The stories that parents tell about us speak more than we imagine. My parents used to tell me of my interactions with an elementary school classmate (I’ll call him Kenneth) who acted strangely and was disliked by others. My mother commented one day that being rejected must be hard on him. She was surprised when I came home a few days later and told her that Kenneth was now my best friend.
I don’t remember how and why I made friends with him, or why the friendship didn’t last. I now wonder what motivated me to befriend him. Did my mother’s comments evoke in me an impulse to make his life better in some way? I apparently felt something, be it empathy, sympathy, pity, or compassion, that made me want to reach out.
Sympathy. Empathy. Pity. Compassion. What are they? How do they differ from each other? What is their value in relationships? Parents who understand these emotions and how they differ can recognize and foster the most beneficial caring responses in their children.
So what do these terms mean? Let’s start with the two that are closest in meaning: sympathy and empathy. These can be difficult to distinguish from each other; in fact, they are often used interchangeably. I’ve found the following distinction most useful. Empathy is entering into and experiencing the feelings of another. Emotionally speaking, it is “walking in someone’s shoes.” Sympathy shares with empathy care and concern for the other and desire for their well-being, but without necessarily entering into the other’s emotional world. It's more feeling sorry for, rather than feeling sorry with. Empathy, then, would be feeling with the other person, and sympathy would be feeling for them. The two complement each other well.
Sympathy is sometimes confused with pity. Pity is a superficial response to someone’s suffering, feeling sorry for a person in a way that belittles them. Sympathy sometimes includes elements of pity, but, at its best, it is a feeling of genuine care for someone else’s welfare. In contrast to the superficiality and condensation of pity, empathy and sympathy are both valuable responses to suffering.
Finally there’s compassion, a reaction to someone’s distress in which caring feelings produce impulses to act in a helpful manner. Compassion combines feelings with behaviors.
Of the four other-directed responses related to caring, compassion is far and away the one found most in scripture. Thus the feelings Pharaoh’s daughter had towards baby Moses resulted in her acting to rescue him (Ex. 2:6), and the Samaritan’s compassion for the wounded traveler spurred him to provide assistance (Luke 10:33). God’s compassion for his wayward people prompted him to send them messengers (2 Chr. 36:15). Christ’s compassion led to feeding the hungry (Mk. 8:2) and healing the sick (Mt 14:4).
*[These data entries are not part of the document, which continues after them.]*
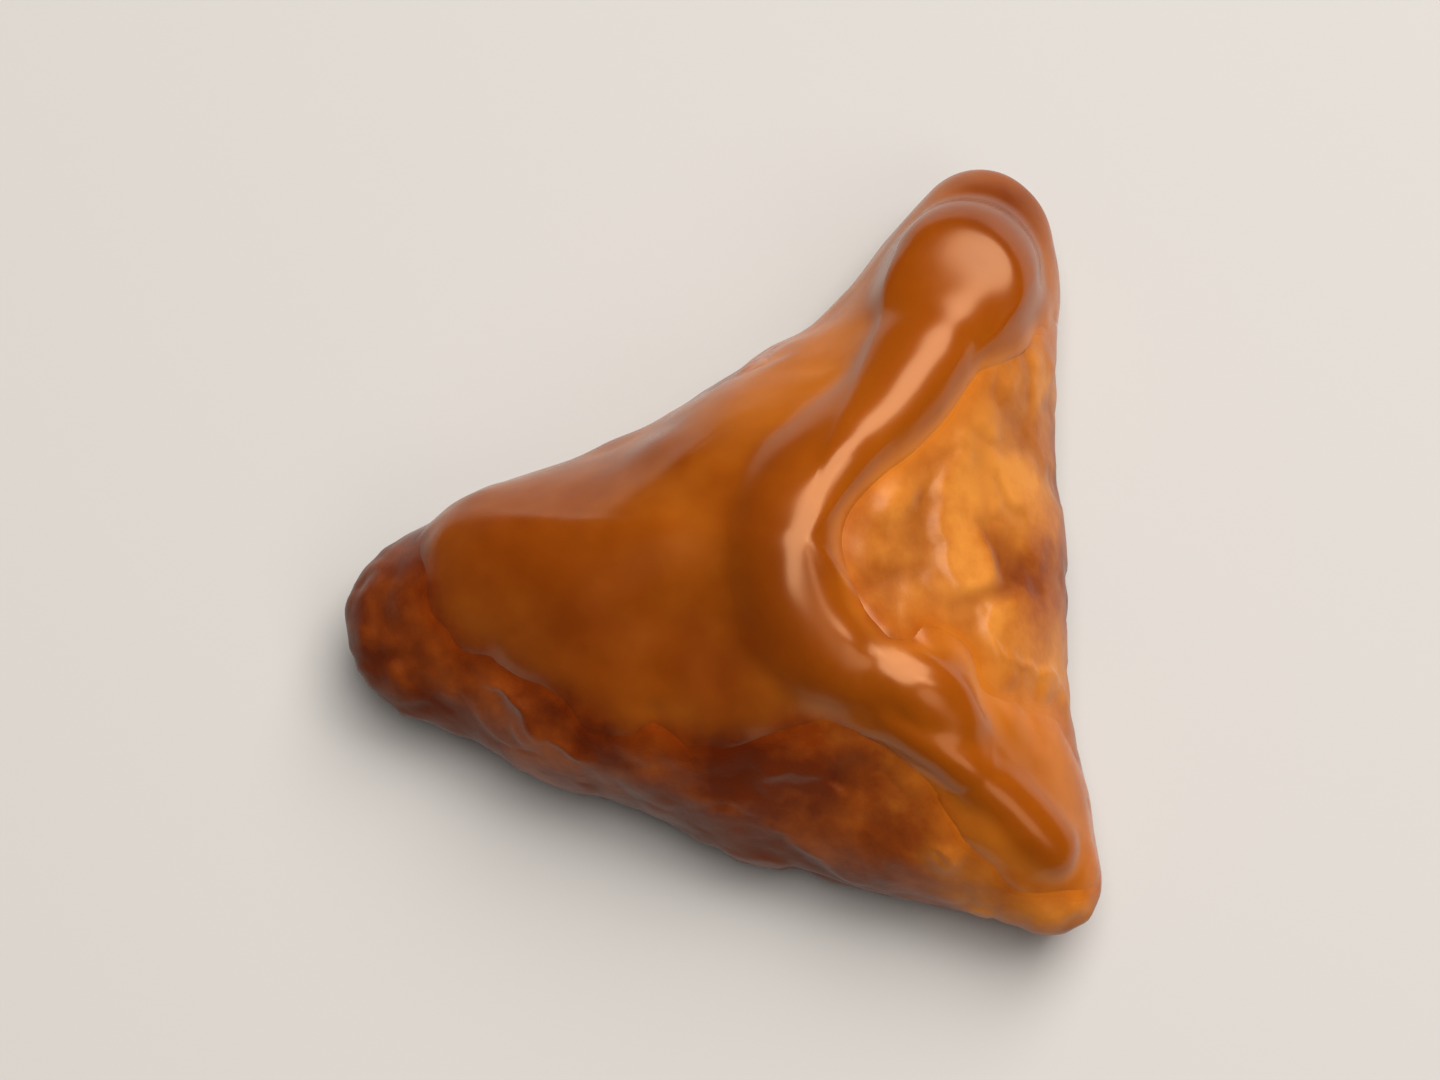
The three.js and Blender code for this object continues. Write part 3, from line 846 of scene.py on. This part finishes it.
# %% The camera, almost overhead
ELEVATION = 76.0
LENS = 100.0
DISTANCE = 0.275
AIM = Vector((0.0, 0.0, 0.008))


def spot(azimuth, elevation, distance):
    """A place seen from the pastry at a bearing and a height angle; azimuth 0 is on the viewer's side."""
    turn, rise = math.radians(azimuth), math.radians(elevation)
    level = distance * math.cos(rise)
    return AIM + Vector((level * math.sin(turn), -level * math.cos(turn), distance * math.sin(rise)))


def aimed(thing, place_at):
    thing.location = place_at
    thing.rotation_euler = (AIM - place_at).to_track_quat("-Z", "Y").to_euler()
    bpy.context.scene.collection.objects.link(thing)
    return thing


camera_data = bpy.data.cameras.new("camera")
camera_data.lens = LENS
camera_data.clip_start = 0.01
camera = aimed(bpy.data.objects.new("camera", camera_data), spot(0, ELEVATION, DISTANCE))
bpy.context.scene.camera = camera

# %% Soft light from beyond the top of the picture
LIGHTS = [
    {"name": "softbox", "azimuth": 150, "elevation": 66, "distance": 0.9, "width": 0.64, "length": 1.50,
     "power": 14.2, "colour": "#FFF9F3"},
    {"name": "side", "azimuth": 102, "elevation": 57, "distance": 0.9, "width": 0.30, "length": 0.30,
     "power": 1.0, "colour": "#FFF9F3"},
    {"name": "near", "azimuth": 50, "elevation": 50, "distance": 0.9, "width": 0.45, "length": 0.45,
     "power": 1.0, "colour": "#FFF9F3"},
]
for light in LIGHTS:
    lamp = bpy.data.lights.new(light["name"], "AREA")
    lamp.shape = "ELLIPSE"
    lamp.size = light["width"]
    lamp.size_y = light["length"]
    lamp.energy = light["power"]
    lamp.color = linear(light["colour"])[:3]
    aimed(bpy.data.objects.new(light["name"], lamp), spot(light["azimuth"], light["elevation"], light["distance"]))

world = bpy.data.worlds.new("studio")
bpy.context.scene.world = world
world.use_nodes = True
world.node_tree.nodes["Background"].inputs["Color"].default_value = linear("#F4F1EC")
world.node_tree.nodes["Background"].inputs["Strength"].default_value = 0.07
bpy.context.scene.view_settings.view_transform = "Standard"

# %% Print the finished size and finish
low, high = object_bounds()
print("finished size in mm:", [round((b - a) * 1000, 1) for a, b in zip(low, high)])
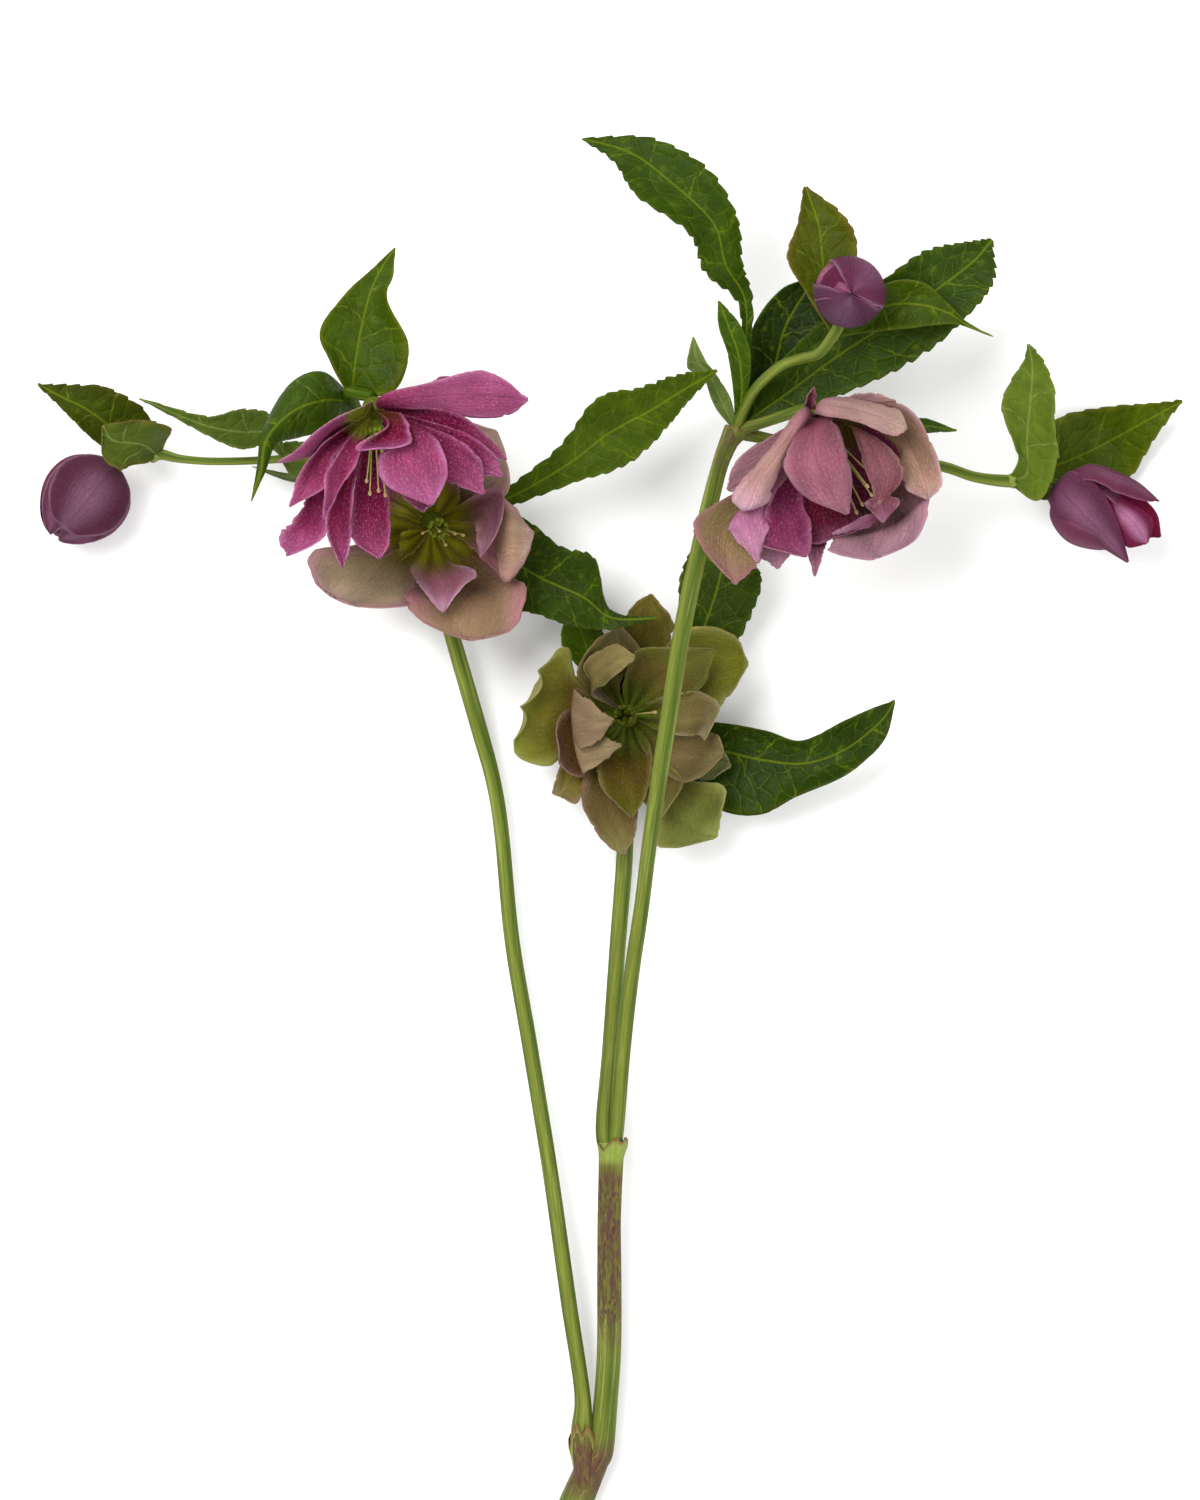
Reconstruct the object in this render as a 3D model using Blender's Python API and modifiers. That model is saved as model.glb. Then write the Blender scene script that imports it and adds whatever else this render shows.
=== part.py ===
# Hellebore: a cut stem with four flowers, three buds and its leaves, laid down on a table.
# The side the photo shows is up. X runs to the photo's right, Y to its top, Z to the viewer.
# All lengths in the tables are millimetres.
import math

import bmesh
import bpy
import numpy as np
from mathutils import Matrix, Vector

MM = 0.001
CENTRE = (0.0, 0.0)          # shift of the drawing's middle, so the whole sits over the origin
PETAL_THICK = 0.7
LEAF_THICK = 0.7
GAP = 0.35                   # air between a leaf or flower and the stem that carries it
CLAW = 0.19                  # width at a petal's foot, as a share of its first width
TIP = 0.07                   # width left at a petal's tip
RECEPTACLE = 3.6             # radius of the knob the petals grow from
PETAL_MESH = {1: (3, 2), 2: (3, 3), 3: (4, 4), 4: (5, 4)}   # rows and columns by stations
TOOTHED_MESH = (9, 4)
PLAIN_MESH = (6, 4)
NARROW_MESH = (6, 2)
WELD = 1e-5                  # metres; points nearer than this become one after a Boolean

# Where each flower sits and which way it faces.
FLOWERS = {
    "bloom_1": ((-65.5, 118.5, 47.0), (0.05, -0.85, 0.50)),
    "bloom_2": ((-49.5, 87.0, 20.0), (0.20, -0.20, 0.95)),
    "bloom_3": ((5.0, 33.0, 13.0), (-0.10, 0.0, 1.0)),
    "bloom_4": ((57.5, 116.5, 45.0), (0.40, -0.65, 0.65)),
}

# Where the anthers of each flower stand.
STAMENS = {
    "bloom_1": [(-67.5, 98.5, 61), (-66.6, 95, 62), (-64.2, 95.8, 63), (-62.4, 94.6, 61), (-61.3, 97.4, 62)],
    "bloom_2": [(-41, 83.4, 36), (-43.2, 83.8, 37), (-45.8, 80.8, 35), (-47.5, 84.5, 38),
                (-52, 84, 36)],
    "bloom_3": [(12.6, 33.8, 27)],
    "bloom_4": [(73, 94.5, 60), (71.8, 97, 61), (70.4, 92, 58), (68.8, 89.8, 57), (74, 99, 60)],
}

# Stem pieces: points with their radius. A later piece starts inside the one it grows from.
STEMS = [
    ("main", [(-12, -195, 3.85, 4.7), (-8.7, -186.8, 4.3, 4.6), (-4.5, -177, 6, 4.2),
              (-2.5, -173, 7, 3.8), (-1.1, -161, 8, 3.4), (0, -145, 9, 3.4), (0.1, -125, 10, 3.4),
              (0.1, -109, 11, 3.3), (0.6, -93, 12, 3.5), (0.8, -87, 12.3, 3.9)]),
    ("left", [(-7.0, -182, 7.5, 2.6), (-7.6, -169, 9.3, 3.1), (-7.6, -157, 10, 2.25),
              (-11.5, -131, 10, 2.25), (-16.4, -96.3, 10, 2.2), (-22.2, -60.5, 9, 2.2),
              (-27.3, -30.2, 8, 2.15), (-30.2, -0.3, 8, 2.1), (-32.6, 14.6, 8, 2.15),
              (-36.7, 29.7, 8, 2.3), (-44.2, 55.7, 8, 2.2), (-49, 73, 8, 2.1),
              (-52.5, 88, 8.5, 2.3), (-61, 104, 12, 2.0), (-69, 115, 25, 1.9),
              (-72.5, 122.6, 38, 2.0), (-69.8, 122.7, 42.5, 1.8), (-66.1, 121.9, 45.0, 1.6)]),
    ("flower_2_stalk", [(-52.5, 87.5, 8.5, 2.0), (-50.4, 88.1, 12, 1.9), (-48.7, 88.1, 16.4, 1.8)]),
    ("left_branch", [(-62, 105.5, 13, 1.4), (-75, 106, 16, 1.2), (-86, 105.5, 18, 1.15),
                     (-96, 104.6, 18.5, 1.1), (-110, 104.2, 18.5, 1.1), (-120, 104.9, 17.5, 1.15),
                     (-127.4, 106.4, 17, 1.6), (-134, 104.8, 15.5, 1.2), (-139, 101.6, 14, 1.2)]),
    ("middle", [(1.6, -90, 12, 2.2), (-1.5, -84.3, 11.5, 2.3), (0.3, -60.8, 8.5, 2.3),
                (2.5, -30.2, 6, 2.3), (4.1, -10.4, 4.8, 2.35), (5, 5, 4.4, 2.3),
                (7, 20, 4.4, 2.3), (8, 33, 5, 2.6), (6, 34.5, 7, 2.2), (5.3, 33.3, 9.6, 1.9)]),
    ("right", [(0.6, -90, 12.2, 2.2), (1.9, -84.3, 13.4, 2.2), (3.9, -60.5, 18, 2.2),
               (6.2, -40.3, 24, 2.2), (9.1, -20.4, 31, 2.15), (11.6, -0.3, 37, 2.15),
               (16.2, 29.7, 42, 2.4), (20.7, 58, 43, 2.45), (25.6, 80.9, 40, 2.4),
               (28.3, 92.4, 38, 2.4), (31.4, 103.9, 35.5, 2.35), (35.2, 113, 34, 3.0)]),
    ("bud_top_stalk", [(34.9, 112, 34, 1.9), (40.3, 123.2, 41.5, 1.5), (47.6, 130.2, 47, 1.5),
                       (53.2, 132.4, 49, 1.5), (58.7, 134.1, 50, 1.55), (63, 139.6, 51.5, 1.6),
                       (65.6, 144.5, 53, 1.6)]),
    ("right_branch", [(34.9, 112.3, 34, 2.0), (46, 110, 31, 1.6), (60, 107, 28, 1.5),
                      (78, 104.5, 26, 1.5), (92.7, 102.8, 26, 1.5), (102.7, 99.7, 24.5, 1.5),
                      (112.6, 98.6, 23, 1.8), (119, 99.6, 22.5, 1.4), (125.5, 97.8, 21, 1.4)]),
    ("flower_4_stalk", [(35, 112.5, 34, 2.0), (43, 114.8, 37.5, 1.6), (50, 117.0, 40, 1.6),
                        (55.2, 118.6, 42.4, 1.6)]),
]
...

Probably my reaction to Kenneth was compassionate, not just sympathetic or empathetic, since I was motivated to act on my feelings. Perhaps there is always some tendency towards compassion in empathy and sympathy, for feeling the weight of someone’s troubles naturally evokes a desire to reduce their load. Compassion goes beyond mere thoughts and feelings into making a concrete difference in the life of another.
Compassion is a particularly valuable response for parents to inculcate in their children. Empathy can be felt too intensely, and sympathy can sometimes shade into pity, but compassion doesn’t have such potential pitfalls. Ways to foster healthy versions of these emotions will be discussed in subsequent articles. For now, I’ll offer one further thought about compassion that might prove helpful. Christian social psychologist Angela Sabates (In her book Social Psychology in Christian Perspective: Exploring the Human Condition) suggests that compassion is not simply an outgrowth of empathy or sympathy but is instead based on the idea that others are worth helping. In other words, the compassionate person assists others because they realize that those who are struggling are persons of value.
We Christians have a compelling reason for thinking that everyone we meet has value--we realize that they are made by God and bear his image. This is a message that we should never tire of conveying to our children: “Everyone has worth because God made them that way. Your brother, sister, friend, classmate, and everyone else you meet is worthy of being helped because God made them and loves them.”
Notice when your children show signs of caring for others in their feelings, thoughts, or actions. Encourage such responses. Pay attention to whether the child seems to be displaying empathy, sympathy, pity, or compassion. Recognizing the differences between the various types of caring and monitoring these in your child and yourself are useful steps towards developing children who care for and help others.